Sewell remained with the Yankees through 1933. His career was winding down, but he got into one last World Series in 1932. He hit .333, had an OBP of .500, slugged .400 and an OPS of .900 (God love easy to figure OPSs), scored five runs, had 3 RBIs, walked four times, and (get ready for it) didn’t strikeout once (unlike in his 1920 rookie Series).

Retired, Sewell went back to Alabama, ran a hardware store, coached a little, became an Indians scout, moved his scouting skills to the Mets, then in 1964 took over as head baseball coach at the University of Alabama. He stayed six years, won the Southeastern Conference championship in 1968, and had the stadium named for him (it’s a hyphenated name with the guy who preceded Sewell).
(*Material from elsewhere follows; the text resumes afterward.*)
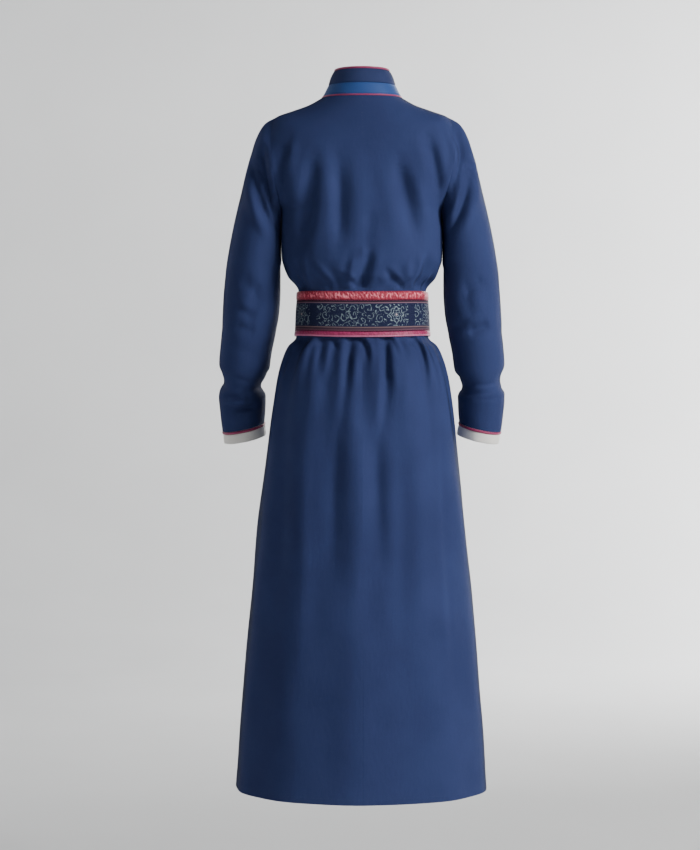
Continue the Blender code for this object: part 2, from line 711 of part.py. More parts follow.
outer_faces = piece_faces(in_front_outer) + slant_faces(True)
inner_faces = piece_faces(in_front_inner) + slant_faces(False)
lift = np.zeros(len(points))
lift[:body_count] = WRAP_LIFT * ease(LIFT_FROM, LIFT_TO, body_columns)
lift[:body_count] *= np.where(body_columns > FLAP_COLUMN + 0.1, 0.0, 1.0)

for name in ("back_left", "back_right"):
    chosen = piece_faces(lambda label, row, column: label == name)
    sheet_solid(name, points, piece_normals(chosen), chosen, CLOTH, NAVY, 0.75)
chosen_normals = piece_normals(inner_faces)
sheet_solid("front_inner", points, chosen_normals, inner_faces, CLOTH, NAVY, 0.75)
chosen_normals = piece_normals(outer_faces)
raised = points + shared * lift[:, None]
sheet_solid("front_outer", raised, chosen_normals, outer_faces, CLOTH, NAVY, 0.75)
for name in ("sleeve_left", "sleeve_right"):
    chosen = piece_faces(lambda label, row, column: label == name)
    sheet_solid(name, points, piece_normals(chosen), chosen, CLOTH, NAVY, 0.75)


def end_ring(rings, inward):
    """The sleeve's last ring moved in by a distance, and the way the sleeve points there."""
    last = points[rings[-1]]
    centre = last.mean(axis=0)
    before = points[rings[-2]].mean(axis=0)
    way = centre - before
    spread = last - np.roll(last, 2, axis=0)
    plane = np.cross(spread, np.roll(last, -2, axis=0) - last)
    plane = plane.sum(axis=0)
    plane = plane / np.linalg.norm(plane)
    if plane @ way < 0:
        plane = -plane
    out = last - centre
    out = out - np.outer(out @ plane, plane)
    out = out / np.linalg.norm(out, axis=1, keepdims=True)
    return last - out * inward, plane, out


def make_cuff(side, rings, mirror):
    """Piping round the sleeve end, and the light band under it."""
    ring, way, out = end_ring(rings, CLOTH / 2)
    drop = SEAM_GAP + CUFF_CORD
    cord = ring + way * drop
    tube_solid("cuff_piping_" + side, cord, CUFF_CORD, 6, PINK, 0.6, True, up=way)
    lean = way + np.array([0.05 * mirror, 0.0, 0.0])
    lean = lean / np.linalg.norm(lean)
    start = ring + way * (drop + CUFF_CORD + SEAM_GAP)
    foot = start + lean * CUFF_DEPTH
    top_out = start + out * CLOTH / 2
    top_in = start - out * CLOTH / 2
    low_out = foot + out * (CLOTH / 2 + 0.0002)
    low_in = foot - out * (CLOTH / 2 - 0.0002)
    count = len(ring)
    pts = np.concatenate([top_out, low_out, low_in, top_in])
    faces = []
    for i in range(count):
        j = (i + 1) % count
        for k in range(4):
            m = (k + 1) % 4
            face = (k * count + i, m * count + i, m * count + j, k * count + j)
            faces.append(face if mirror > 0 else tuple(reversed(face)))
    mesh_object("cuff_" + side, pts, faces, WHITE, 0.7)


make_cuff("left", left_rings, 1)
make_cuff("right", right_rings, -1)


def collar_point(t, phi):
    """Points of the collar; t runs from the neck seam to the free edge."""
    at = np.linspace(0, 1, len(COLLAR))
    values = {h: smooth(at, column_of(COLLAR, COLLAR_HEADS, h), t) for h in COLLAR_HEADS}
    return section(
        values["half_width"], values["back"], values["front"], 2.0,
        values["z_back"], values["z_front"], values["z_side"], phi,
    )


def collar_frame(t, phi):
    """Points of the collar with the ways out of the cloth and up it."""
    here = collar_point(t, phi)
    up = collar_point(np.minimum(t + 0.02, 1.0), phi) - collar_point(np.maximum(t - 0.02, 0.0), phi)
    along = collar_point(t, phi + 0.01) - collar_point(t, phi - 0.01)
    out = np.cross(along, -up)
    out = out / np.linalg.norm(out, axis=-1, keepdims=True)
    up = up / np.linalg.norm(up, axis=-1, keepdims=True)
    return here, out, up


def collar_lengths(phi):
    """Height of the collar along the cloth, at each angle."""
    stops = np.linspace(0, 1, 21)
    lines = np.array([collar_point(np.full(len(phi), t), phi) for t in stops])
    return np.linalg.norm(np.diff(lines, axis=0), axis=2).sum(axis=0)


def collar_angles():
    gap = math.radians(COLLAR_OPENING)
    return np.linspace(-math.pi + gap, math.pi - gap, 33)


def collar_tier(name, low, high, steps, colour):
    """A tier of the collar as a wall, open at the front middle."""
    phi = collar_angles()
    faces = []
    outer = []
    inner = []
    for k in range(steps + 1):
        t = low + (high - low) * k / steps
        here, out, up = collar_frame(t, phi)
        outer.append(here)
        inner.append(here - out * COLLAR_WALL)
    count = len(phi)
    pts = np.concatenate(outer + inner)
    layer = count * (steps + 1)
    for s in range(steps):
        for i in range(count - 1):
            a = s * count + i
            b = a + 1
            c = b + count
            d = a + count
            faces.append((a, d, c, b))
            faces.append((a + layer, b + layer, c + layer, d + layer))
    for i in range(count - 1):
        faces.append((i, i + 1, i + 1 + layer, i + layer))
        top = steps * count + i
        faces.append((top + 1, top, top + layer, top + 1 + layer))
    for s in range(steps):
        a = s * count
        d = a + count
        faces.append((d, a, a + layer, d + layer))
        a = s * count + count - 1
        d = a + count
        faces.append((a, d, d + layer, a + layer))
    mesh_object(name, pts, faces, colour, 0.7)


def collar_cord(name, t, rise, radius):
    """Piping along the collar's seam or its free edge."""
    phi = collar_angles()
    here, out, up = collar_frame(np.full(len(phi), t), phi)
    line = here - out * COLLAR_WALL / 2 + up * rise
    tube_solid(name, line, radius, 6, PINK, 0.6, False)


heights = collar_lengths(collar_angles())
cord_room = (2 * COLLAR_CORD + 2 * CORD_ROOM) / heights
half_gap = SEAM_GAP / heights / 2
edge_line = np.ones(len(heights))
collar_tier("collar_band", cord_room, COLLAR_SPLIT - half_gap, 2, ROYAL)
collar_tier("collar_stand", COLLAR_SPLIT + half_gap, edge_line, 3, NAVY)
collar_cord("collar_base_piping", 0.0, COLLAR_CORD + SEAM_GAP, COLLAR_CORD)
collar_cord("collar_top_piping", 1.0, COLLAR_CORD + CORD_ROOM, COLLAR_CORD)


def belt_line(row, start, end, out_of):
    """A line round the belt at a body row; it climbs over its own first end at the front."""
    steps = int(round((end - start) / 7.5))
    degrees = np.linspace(start, end, steps + 1)
    column = degrees / 7.5
    here = body_base(np.full(len(column), float(row)), column % COLUMNS)
    nudge = 0.02
    ahead = body_base(np.full(len(column), float(row)), (column + nudge) % COLUMNS)
    behind = body_base(np.full(len(column), float(row)), (column - nudge) % COLUMNS)
    way = ahead - behind
    out = np.cross(way, np.array([0.0, 0.0, -1.0]))
    out = out / np.linalg.norm(out, axis=1, keepdims=True)
    raise_by = WRAP_LIFT * ease(LIFT_FROM, LIFT_TO, column % COLUMNS)
    past = ease(3 * QUARTER - 1, 3 * QUARTER + 2, column % COLUMNS)
    raise_by = raise_by * (1 - past)
    over = (BELT_WALL + SEAM_GAP) * ease(end - BELT_OVERLAP - 33.75, end - BELT_OVERLAP - 3.75, degrees)
    away = raise_by + BELT_EASE + over + out_of
    return here + out * away[:, None]


def belt_strip(name, row_top, row_low, colour, roughness):
    """One strip of the belt, between two body rows."""
    middle = 180.0
    start = middle - BELT_OVERLAP / 2 - 360.0
    end = middle + BELT_OVERLAP / 2
    strip_solid(
        name,
        belt_line(row_top, start, end, BELT_WALL),
        belt_line(row_low, start, end, BELT_WALL),
        belt_line(row_top, start, end, 0.0),
        belt_line(row_low, start, end, 0.0),
        colour,
        roughness,
    )


BELT_ROWS = BELT_LOW_ROW - BELT_TOP_ROW
BELT_HEIGHT = 0.082
gap_rows = SEAM_GAP / BELT_HEIGHT * BELT_ROWS
top_band = BELT_TOP_ROW + 0.0165 / BELT_HEIGHT * BELT_ROWS
low_band = BELT_LOW_ROW - 0.0120 / BELT_HEIGHT * BELT_ROWS
belt_strip("belt_top_band", BELT_TOP_ROW, top_band - gap_rows / 2, (0.62, 0.09, 0.14), 0.45)
belt_strip("belt", top_band + gap_rows / 2, low_band - gap_rows / 2, (0.03, 0.035, 0.06), 0.5)
belt_strip("belt_bottom_band", low_band + gap_rows / 2, BELT_LOW_ROW, (0.55, 0.05, 0.20), 0.45)


def strip_points(ends, outs, half_width, low, high):
    """Corners of a flat strip that lies over a line of points."""
    way = ends[-1] - ends[0]
    way = way / np.linalg.norm(way)
    pts = []
    for end, out in zip(ends, outs):
        side = np.cross(out, way)
        side = side / np.linalg.norm(side)
        for width, rise in ((-1, low), (1, low), (1, high), (-1, high)):
            pts.append(end + side * half_width * width + out * rise)
    return pts


def make_fastening(name, row, column):
    """A knot button on the inner front, and the loop tab on the outer front that reaches it."""
    a = ids[row, 2 * column - 2]
    e = ids[row, 2 * column]
    n = ids[row, 2 * column + 2]
    beyond = points[n] - points[e]
    beyond = beyond / np.linalg.norm(beyond)
    inside = points[a] - points[e]
    inside = inside / np.linalg.norm(inside)
    length = min(TAB_LENGTH, 0.9 * float(np.linalg.norm(points[a] - points[e])))
    ends = [points[e] + inside * length, points[e] + inside * 0.0005, points[e] + beyond * 0.0012]
    share = length / float(np.linalg.norm(points[a] - points[e]))
    far = shared[a] * share + shared[e] * (1 - share)
    outs = [far / np.linalg.norm(far), shared[e], shared[e]]
    low = WRAP_LIFT + 2 * SEAM_GAP
    pts = strip_points(ends, outs, TAB_WIDTH / 2, low, low + TAB_WALL)
    faces = [(3, 2, 1, 0), (8, 9, 10, 11)]
    for k in range(2):
        for m in range(4):
            q = (m + 1) % 4
            faces.append((4 * k + m, 4 * k + q, 4 * k + 4 + q, 4 * k + 4 + m))
    mesh_object("loop_" + name, pts, faces, NAVY, 0.6)
    out = shared[e] + shared[n]
    out = out / np.linalg.norm(out)
    centre = points[e] + beyond * (KNOT + 0.0022) + out * (KNOT + SEAM_GAP)
    pts = [centre - out * KNOT]
    side = np.cross(out, beyond)
    side = side / np.linalg.norm(side)
    fore = np.cross(side, out)
    turns = 10
    bands = 6
    for i in range(1, bands):
        polar = math.pi * i / bands
        for k in range(turns):
            turn = 2 * math.pi * k / turns
            round_way = math.cos(turn) * fore + math.sin(turn) * side
            pts.append(centre + KNOT * (math.sin(polar) * round_way - math.cos(polar) * out))
    pts.append(centre + out * KNOT)
    faces = []
    top = len(pts) - 1
    for k in range(turns):
        m = (k + 1) % turns
        faces.append((0, 1 + m, 1 + k))
        last = 1 + (bands - 2) * turns
        faces.append((top, last + k, last + m))
        for i in range(bands - 2):
            b = 1 + i * turns
            faces.append((b + k, b + m, b + turns + m, b + turns + k))
    mesh_object("button_" + name, pts, faces, PINK, 0.5)


for name, row, column in FASTENINGS:
    make_fastening(name, row, column)
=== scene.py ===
# %% [markdown]
# # A long wrap robe, seen from behind
# This lesson dresses a robe that was modelled as solid pieces. Each solid stays in the model for
# collision, and a finer sheet of cloth takes its place in the picture: the same sections, the
# same gathers, and then the small pleats, creases, weave and stitches that a solid leaves out.

# %% Load the frame
import math

import bmesh
import bpy
import numpy as np
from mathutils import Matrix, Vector


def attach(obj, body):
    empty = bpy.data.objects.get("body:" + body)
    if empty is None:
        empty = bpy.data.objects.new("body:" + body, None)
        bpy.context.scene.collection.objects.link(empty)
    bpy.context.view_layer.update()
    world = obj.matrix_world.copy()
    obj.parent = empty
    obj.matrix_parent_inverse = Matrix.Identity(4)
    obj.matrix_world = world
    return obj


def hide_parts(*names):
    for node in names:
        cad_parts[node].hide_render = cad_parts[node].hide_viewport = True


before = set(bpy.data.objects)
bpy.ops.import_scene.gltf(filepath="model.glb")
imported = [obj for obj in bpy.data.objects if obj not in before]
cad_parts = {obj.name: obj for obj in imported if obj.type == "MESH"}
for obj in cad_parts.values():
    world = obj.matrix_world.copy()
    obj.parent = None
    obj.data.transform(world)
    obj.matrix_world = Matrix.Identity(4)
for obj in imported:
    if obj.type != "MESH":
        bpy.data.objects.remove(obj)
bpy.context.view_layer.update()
print("pieces in the frame:", len(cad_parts))

# %% [markdown]
# ## The sizes of the robe
# The body is a stack of sections from the neck to the hem, and each row of the table is one
# section: its half width, its depth behind and in front, how square it is, and its level. A
# tailor would take the same numbers with a tape. The sleeves have a table of their own,
# because a sleeve's sections lie slanted at the armhole and level at the wrist.

# %% Sizes and tables
CLOTH = 0.0018
SEAM = 0.00001
WRAP_LIFT = 0.0023
BELT_WALL = 0.0022
BELT_EASE = 0.0005
BELT_OVERLAP = 45.0
COLLAR_WALL = 0.0022
COLLAR_CORD = 0.0018
CORD_ROOM = 0.0009
CUFF_CORD = 0.0026
CUFF_DEPTH = 0.0177
KNOT = 0.0055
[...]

In 1977 he was elected to the Hall of Fame and died in 1990.

For his career he hit .312, had an OBP of .391, slugged .413, and had an OPS of .804 (OPS+ of 108). He racked up 2945 total bases distributed between 2226 hits, 436 doubles, 68 triples, and 49 home runs. He scored 1141 times, had 1055 RBIs, and 74 stolen bases (but 72 caught stealing). He walked 842 times and struck out 114 in 8333 plate appearances. It’s general conceded that last set of numbers got him in Cooperstown, but the rest are pretty good too.
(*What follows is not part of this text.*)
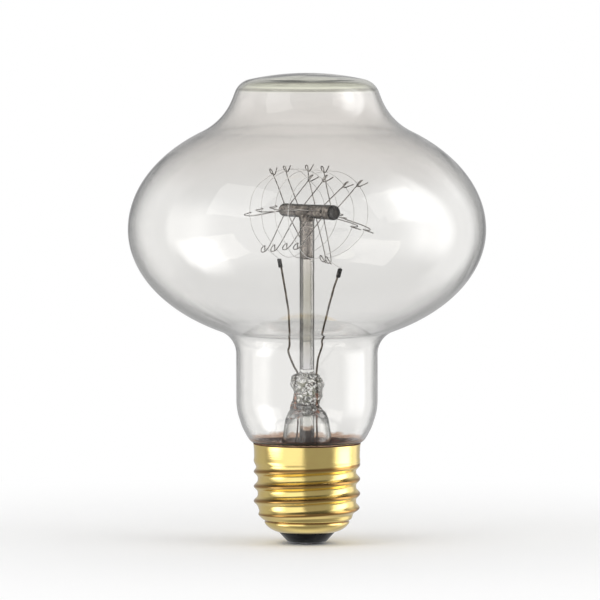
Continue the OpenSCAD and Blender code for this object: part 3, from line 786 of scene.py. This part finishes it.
class LAMP_OT_stem(bpy.types.Operator):
    """Builds the pressed stem: the flare, the press, the exhaust tube and the arbor"""

    bl_idname = "lamp.stem"
    bl_label = "Build the stem"

    def execute(self, context):
        *form, crease_shades = stem_form(128)
        piece = add_piece("stem_glass", form, "stem_glass", "clear_glass", "stem_flare", "stem_press",
                          fold=crease_shades)
        for place, half in PRESS_BUBBLES:
            add_bubble(piece, Vector(place), half)
        head = context.scene.lamp_support.bar_height / MM - ARBOR_HEAD_DROP
        tube = rounded([(TUBE_BORE_R, 42.9), (TUBE_R, 42.9), (TUBE_R, head), (TUBE_BORE_R, head)], 0.1)
        add_piece("arbor_glass", turned(tube, 64), "arbor_glass", "clear_glass", "arbor_tube")
        tail = [(0, 8.5), (0.5, 8.8), (1.1, 10.1), (1.6, 11.6), (TUBE_R, 12.6), (TUBE_R, 32.5),
                (TUBE_BORE_R, 32.5), (TUBE_BORE_R, 12.7), (0.8, 11.4), (0, 10.5)]
        exhaust = turned(rounded(tail, 0.3), 48)
        add_piece("exhaust_glass", exhaust, "stem_glass", "clear_glass", "exhaust_tube")
        return {"FINISHED"}


# The tee, the anchors and the filament.

# A row for each loop and a column for each of its anchors: directions round the bar in degrees from
# straight up, then how far each anchor holds the filament, and how far its foot stands, from the
# loop's mean place along the bar.
ANCHOR_DIRS = [[217, 266, 333, 405, 455, 515], [220, 272, 343, 405, 457, 523],
               [225, 276, 353, 414, 469, 528], [227, 278, 349, 411, 472, 532]]
ANCHOR_DRIFTS = [[0.7, 0.2, 0.8, -1.2, -0.3, -0.3], [-0.2, -0.5, -1.9, -0.8, -0.8, -1.5],
                 [0.3, -0.4, -0.8, 0.6, 0.5, 0], [-0.5, -0.5, 1.2, 1.3, 0.4, -2.4]]
ANCHOR_FEET = [[0.3, 0, 0.2, -0.7, -0.3, 0], [-0.3, -0.3, -0.5, -0.4, -0.4, -0.6],
               [-0.1, -0.1, 0.8, 1.4, 0.2, 0.6], [-0.3, -0.3, 2, 2.4, 0.3, -1.9]]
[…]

Sewell was also something of a fogey. I saw a couple of interviews with him in which he claimed that only Reggie Jackson and maybe Ron Guidry of the modern Yankees (this would be the pennant winning Yanks of 1976-81) could have played on his old team and he was certain Ruth called his shot in 1932.  He swore that players were better in his day (and in Ruth and Gehrig maybe some of them were) and that the new crop of players simply didn’t know how to play the game. This from a man who was thrown out 72 times trying to steal while being successful 74 times. I’ll give him this, he was right when he said the new guys struck out too much. On that, he was the greatest expert of all.